- DATA BLOCK:
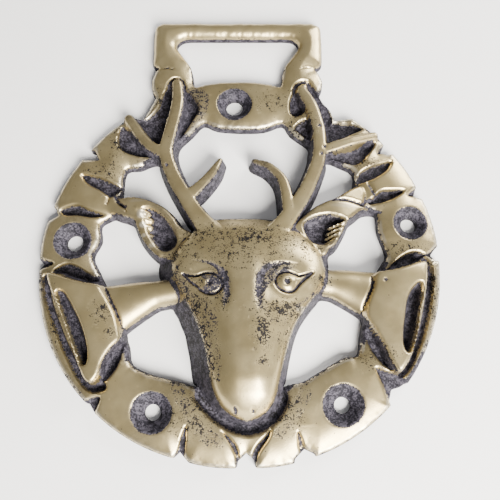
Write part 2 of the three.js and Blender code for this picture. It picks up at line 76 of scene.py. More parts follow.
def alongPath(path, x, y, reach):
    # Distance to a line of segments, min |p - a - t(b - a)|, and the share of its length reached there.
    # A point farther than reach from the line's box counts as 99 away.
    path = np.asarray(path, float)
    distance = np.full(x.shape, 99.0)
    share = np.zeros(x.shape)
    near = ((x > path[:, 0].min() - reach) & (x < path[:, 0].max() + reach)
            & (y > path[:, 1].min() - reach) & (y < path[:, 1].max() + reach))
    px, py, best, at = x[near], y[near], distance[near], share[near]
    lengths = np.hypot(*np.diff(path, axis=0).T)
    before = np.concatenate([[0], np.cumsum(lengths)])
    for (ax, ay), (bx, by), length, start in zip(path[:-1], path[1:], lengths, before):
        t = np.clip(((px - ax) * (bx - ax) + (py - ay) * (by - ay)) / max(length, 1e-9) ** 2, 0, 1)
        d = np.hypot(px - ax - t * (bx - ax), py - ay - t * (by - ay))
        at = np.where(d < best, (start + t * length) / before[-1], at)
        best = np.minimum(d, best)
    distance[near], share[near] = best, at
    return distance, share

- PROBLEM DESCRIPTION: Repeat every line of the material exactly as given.

- EXERCISE RESPONSE:
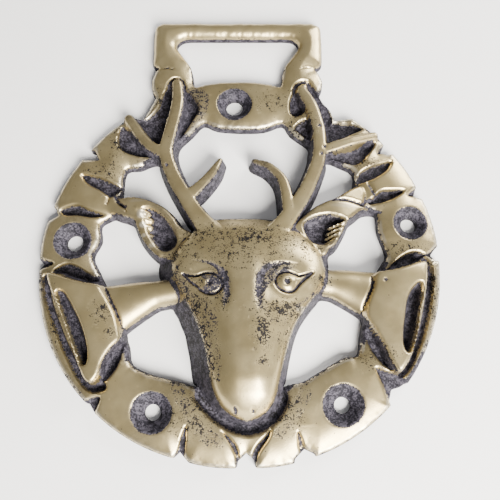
Write part 2 of the three.js and Blender code for this picture. It picks up at line 76 of scene.py. More parts follow.
def alongPath(path, x, y, reach):
    # Distance to a line of segments, min |p - a - t(b - a)|, and the share of its length reached there.
    # A point farther than reach from the line's box counts as 99 away.
    path = np.asarray(path, float)
    distance = np.full(x.shape, 99.0)
    share = np.zeros(x.shape)
    near = ((x > path[:, 0].min() - reach) & (x < path[:, 0].max() + reach)
            & (y > path[:, 1].min() - reach) & (y < path[:, 1].max() + reach))
    px, py, best, at = x[near], y[near], distance[near], share[near]
    lengths = np.hypot(*np.diff(path, axis=0).T)
    before = np.concatenate([[0], np.cumsum(lengths)])
    for (ax, ay), (bx, by), length, start in zip(path[:-1], path[1:], lengths, before):
        t = np.clip(((px - ax) * (bx - ax) + (py - ay) * (by - ay)) / max(length, 1e-9) ** 2, 0, 1)
        d = np.hypot(px - ax - t * (bx - ax), py - ay - t * (by - ay))
        at = np.where(d < best, (start + t * length) / before[-1], at)
        best = np.minimum(d, best)
    distance[near], share[near] = best, at
    return distance, share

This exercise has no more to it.